Recognition is one of love’s quiet languages. Long-term intimacy is built on micro-patterns: breathing rhythms, speech cadences, unspoken habits. You absorb these unconsciously.
So when something shifts, your body knows before your mind does.
The changeling lover is terrifying not because it looks monstrous, but because it looks right.
Almost.
The Selkie Wife: A Gentler Departure
In the Orkney and Shetland Islands, the selkie legend offers a softer variation.
A man steals a seal-skin from a woman bathing on the shore, forcing her to remain human and marry him. They often live a quiet, seemingly happy life.
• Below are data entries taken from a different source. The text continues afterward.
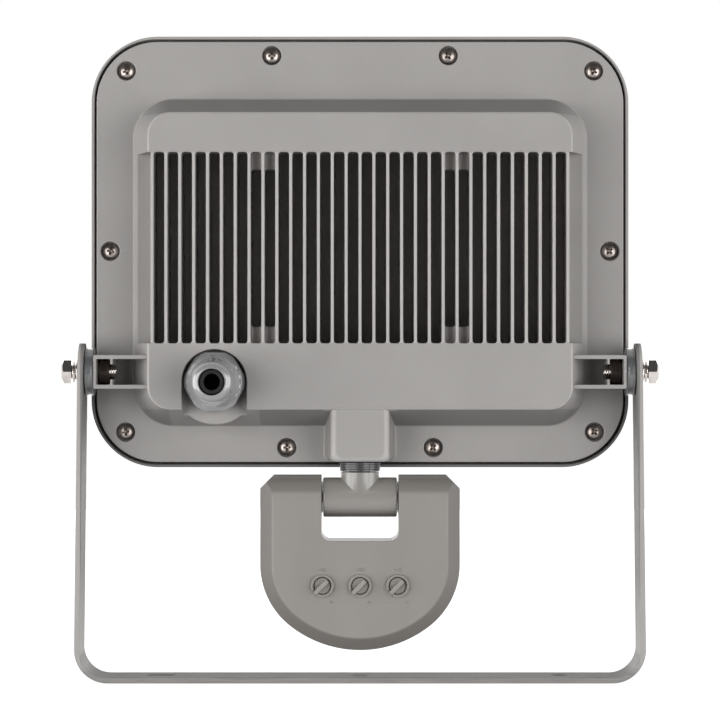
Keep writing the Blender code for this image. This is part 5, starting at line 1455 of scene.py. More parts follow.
@dataclass
class Pivots:
    """Bolts, washers, spacers and nuts that hang the lamp in its bracket."""

    layout: Layout
    flats: float = 0.0100
    bolt: float = 0.0060
    pitch: float = 0.0010
    washer: float = 0.0112
    split_washer: float = 0.0096
    split: float = 0.09
    spacer: float = 0.0210
    spacer_rim: float = 0.0010
    spacer_groove: float = 0.00025

    def hexagon(self, place: Matrix, low: float, high: float, ends: tuple[bool, bool]) -> Solid:
        """Make a hexagon whose chosen ends are chamfered as bolt heads are.

        Args:
            place: placing matrix, whose local Z is the axis.
            low: first level.
            high: last level.
            ends: whether the low and the high end are chamfered.

        Returns:
            The hexagon.
        """
        corner = self.flats / math.sqrt(3)
        ring = self.flats * 0.43
        drop = (corner - ring) * math.tan(math.radians(33))
        turned = place @ Matrix.Rotation(QUARTER, 4, 'Z')
        block = Solid.rod("hexagon", turned, corner, low, high, 6)
        profile = [(0.0, low), (ring, low), (corner + 0.0001, low + drop)] if ends[0] else [
            (0.0, low - 0.001), (corner + 0.001, low - 0.001)]
        profile += [(corner + 0.0001, high - drop), (ring, high), (0.0, high)] if ends[1] else [
            (corner + 0.001, high + 0.001), (0.0, high + 0.001)]
        return block.keep(Solid.turned("chamfer", profile, place, 72))

    def build(self) -> None:
        """Make both sides."""
        for side, word in ((1, "left"), (-1, "right")):
            self.side(side, word)

    def side(self, side: int, word: str) -> None:
        """Make the pieces of one side.

        Args:
            side: 1 for the +X side, -1 for the other.
            word: the side's name in the frame's nodes.
        """
        place = along_x(0, 0, self.layout.pivot_z, side)
        spans = {}
        for node in ("pivot_bolt", "pivot_nut", "plain_washer", "spring_washer", "pivot_spacer"):
            low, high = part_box(f"{node}_{word}")
            spans[node] = sorted((side * low.x, side * high.x))
        tip, crown = spans["pivot_bolt"]
        seat = spans["spring_washer"][1] + GAP
        bolt = self.hexagon(place, seat, crown, (False, True))
        bolt.gather(threaded(place, self.bolt / 2, tip, seat + 0.0005, self.pitch))
        bolt.dress(f"hex_bolt_{word}", STAINLESS, f"pivot_bolt_{word}", smooth=30.0)
        low, high = spans["pivot_nut"]
        nut = self.hexagon(place, low, high, (True, True))
        nut.cut(threaded(place, self.bolt / 2 + GAP, low - 0.001, high + 0.001, self.pitch))
        nut.dress(f"hex_nut_{word}", SHADED_NUT_STEEL, f"pivot_nut_{word}", smooth=30.0)
        bore = self.bolt / 2 + GAP
        low, high = spans["plain_washer"]
        wide = self.washer / 2
        profile = soften([(wide, high), (wide, low), (bore, low), (bore, high)],
                         [0.00025, 0.0001, 0.0001, 0.0001], 4, closed=True)
        Solid.turned("washer", profile, place, 64, ring=True).dress(
            f"flat_washer_{word}", STAINLESS, f"plain_washer_{word}")
        self.spring(place, *spans["spring_washer"]).dress(
            f"split_washer_{word}", STAINLESS, f"spring_washer_{word}", smooth=40.0)
        low, high = spans["pivot_spacer"]
        wide, deep = self.spacer / 2, self.spacer / 2 - self.spacer_groove
        upper, lower = high - self.spacer_rim, low + self.spacer_rim
        profile = soften([(wide, high), (wide, upper), (deep, upper), (deep, lower), (wide, lower),
                          (wide, low), (bore, low), (bore, high)],
                         [0.0003, 0.0001, 0.0001, 0.0001, 0.0001, 0.0003, 0.0002, 0.0002], 3, closed=True)
        Solid.turned("spacer", profile, place, 96, ring=True).dress(
            f"spacer_disc_{word}", SPACER_PLASTIC, f"pivot_spacer_{word}")

    def spring(self, place: Matrix, low: float, high: float) -> Solid:
        """Coil a split spring washer between two levels.

        Args:
            place: placing matrix, whose local Z is the axis.
            low: first level.
            high: last level.

        Returns:
            The washer.
        """
        outer, inner, steps = self.split_washer / 2, self.bolt / 2 + GAP, 64
        rings = []
        wire = (high - low) * 0.86
        for i in range(steps + 1):
            angle = math.radians(100) + (2 * math.pi - self.split) * i / steps
            base = low + (high - low - wire) * i / steps
            section = rounded(inner, outer, base, base + wire, 0.00018, 3)
            rings.append([place @ Matrix.Rotation(angle, 4, 'Z') @ Vector((x, 0.0, z)) for x, z in section])
        return Solid.loft("spring", rings)


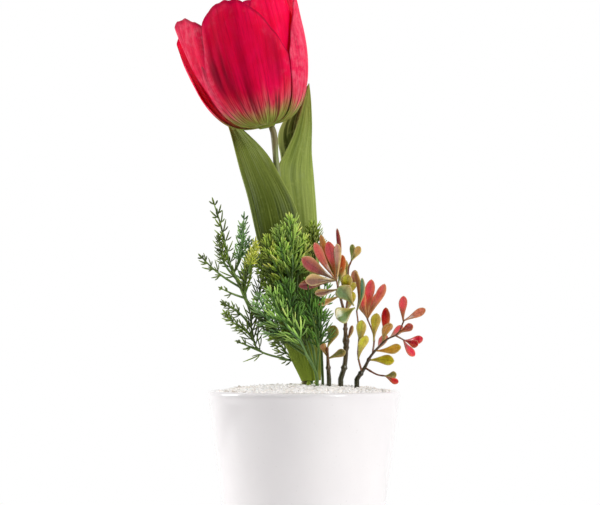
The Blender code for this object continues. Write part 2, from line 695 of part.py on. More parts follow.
# Twigs of spoon-shaped leaves: paths of the twigs, of which the first goes on from the foot, then
# root, tip and width of each leaf, in millimetres
SPRAYS = {
    "spray_short": (
        [[(12.3, -8, 104), (11.9, -9, 112.5)]],
        [((11.9, -8.9, 112.0), (15.8, -12, 123.5), 6.4),
         ((12.2, -8.2, 106.5), (21.0, -13, 110.6), 4.2),
         ((12.0, -8.4, 107.5), (9.0, -9.5, 115), 3.6)],
    ),
    "spray_middle": (
        [[(20.8, -5.5, 103), (21.6, -6, 112), (21.2, -7, 120.5), (21.0, -8, 128), (18.5, -13, 138),
          (16.5, -18, 146.4)],
         [(21.0, -8, 128), (22.6, -8, 140), (22.7, -8, 151.9), (24.4, -8, 157)]],
        [((16.5, -18, 146.4), (0.6, -27, 146.4), 6.2),
         ((16.5, -18, 146.4), (-2.8, -22, 143.6), 5.4),
         ((16.5, -18, 146.4), (-1.2, -26, 157.8), 6.8),
         ((16.5, -18, 146.4), (4.8, -22, 166.0), 5.8),
         ((16.5, -18, 146.4), (12.2, -21, 166.2), 5.4),
         ((16.5, -18, 146.4), (16.8, -15, 173.1), 2.4),
         ((16.5, -18, 146.4), (16.8, -23, 165), 3.8),
         ((17.2, -16.4, 143.4), (19.6, -15, 159.5), 4.6),
         ((17.4, -15.8, 142), (5.5, -20.5, 139.5), 4.8),
         ((18.2, -13.8, 139), (21.0, -19.5, 148), 4.8),
         ((22.2, -8, 136), (17.8, -15, 144), 8.0),
         ((21.6, -8, 131), (16.4, -15.5, 126.4), 7.6),
         ((22.7, -8, 142), (26.4, -5.0, 152), 4.2),
         ((24.2, -8, 156.5), (24.8, -6.5, 165.2), 3.0),
         ((24.2, -8, 156.5), (28.6, -9.0, 164.0), 4.0),
         ((22.6, -8, 148), (19.0, 1.0, 158), 4.6),
         ((21.4, -8, 131), (25.0, 1.5, 141), 5.2),
         ((21.5, -6.2, 115), (24.8, -8.5, 123.5), 2.4)],
    ),
    "spray_right": (
        [[(31.1, -7.5, 102.1), (34.5, -8, 108.3), (41.8, -9.5, 116), (47.9, -11, 119.4), (51.0, -11, 126)],
         [(35.2, -8, 109.2), (35.8, -5, 118), (32.6, -2.5, 126.9)],
         [(29.6, -7.3, 99.6), (27.6, -11.5, 108.3), (28.0, -13.5, 119.4), (26.9, -12, 131)],
         [(46.5, -10.7, 118.6), (51.2, -9.4, 116)],
         [(31.0, -7.5, 102), (37.0, -11, 98.6), (41.5, -13, 97.8)]],
        [((32.6, -2.5, 126.9), (34.7, -4.5, 147.2), 5.2),
         ((32.6, -2.5, 126.9), (41.4, -8, 144.8), 4.8),
         ((32.6, -2.5, 126.9), (39.4, 3.0, 141), 4.4),
         ((32.6, -2.5, 126.9), (28.6, 3.5, 137.0), 4.2),
         ((32.6, -2.5, 126.9), (30.0, -7.5, 140.5), 3.6),
         ((35.7, -6, 115.4), (37.2, -13, 129.8), 5.0),
         ((40.1, -9.0, 114.6), (43.8, -16, 124.8), 5.6),
         ((41.0, -9.2, 115.2), (42.0, -4.0, 132.8), 4.8),
         ((50.8, -11, 125), (50.7, -13.5, 138.6), 4.6),
         ((51.0, -11, 126), (62.2, -8.5, 132), 4.2),
         ((47.9, -11, 119.4), (55.4, -16, 123.6), 4.2),
         ((51.2, -9.4, 116), (61.0, -7, 116.8), 4.4),
         ((51.2, -9.4, 116), (58.0, -14.5, 113.4), 4.2),
         ((50.8, -9.4, 116.2), (56.8, -3.5, 107.8), 4.2),
         ((36.4, -8.4, 110.6), (49.4, -15, 112.4), 5.0),
         ((33.0, -7.8, 105.8), (46.0, -12, 105.4), 5.0),
         ((28.2, -13.3, 112), (29.4, -18.5, 126.3), 4.8),
         ((27.6, -11.7, 106), (31.6, -17, 118.5), 5.0),
         ((26.9, -12, 131), (26.2, -9, 151.5), 4.0),
         ((26.9, -12, 131), (29.6, -14.5, 147.8), 2.6),
         ((41.5, -13, 97.8), (47.0, -16, 98.8), 3.6),
         ((37.0, -8.4, 111.2), (42.0, 4.0, 119), 5.0),
         ((44.0, -10, 117.2), (51.0, 0.0, 123), 4.4)],
    ),
}


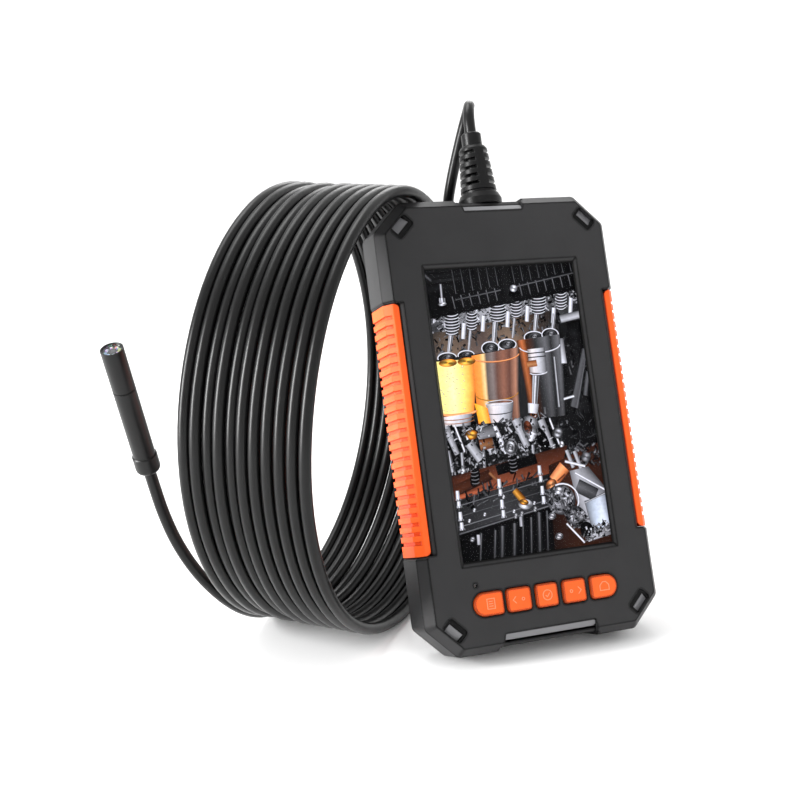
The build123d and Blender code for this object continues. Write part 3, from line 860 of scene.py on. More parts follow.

She becomes a devoted wife and mother.
But she always carries a distant look when she stares at the ocean.
The moment she finds her hidden skin (tucked in a roof beam or locked in a chest), she returns to the sea.
She does not leave because she hates him. She leaves because her true nature was never human to begin with.
This is not a swap. It is a revelation.
And yet, it echoes the same fear: that the person you love was never entirely yours, and that something older and deeper claims them still.
Why the Changeling Lover Still Haunts
The changeling lover endures because it speaks to a deeply modern anxiety.
People return changed all the time, whether from war, illness, grief, or even time itself. It is common to hear, “They’re not the person I married.”
Folklore gives that fracture a supernatural frame.
Instead of saying we drifted, the legend says, Something else came back in their place.
For horror lovers, this is the most effective kind of dread. Not a creature in the woods, but a fracture in the familiar. Not a scream, but a hesitation.
The changeling lover does not need spectacle.
It lives in the quiet doubt that blooms beside someone you once knew completely.
The Question That Lingers
Imagine it.
A key turning in the lock.
A familiar body beside you in the dark.
The breathing is right. The warmth is right.
And yet.
If the person you loved returned… would you know?
Or would love itself convince you to ignore the fracture?
The changeling lover does not prove its existence.
It only asks the question.
And history, and folklore, suggest that sometimes, someone answers.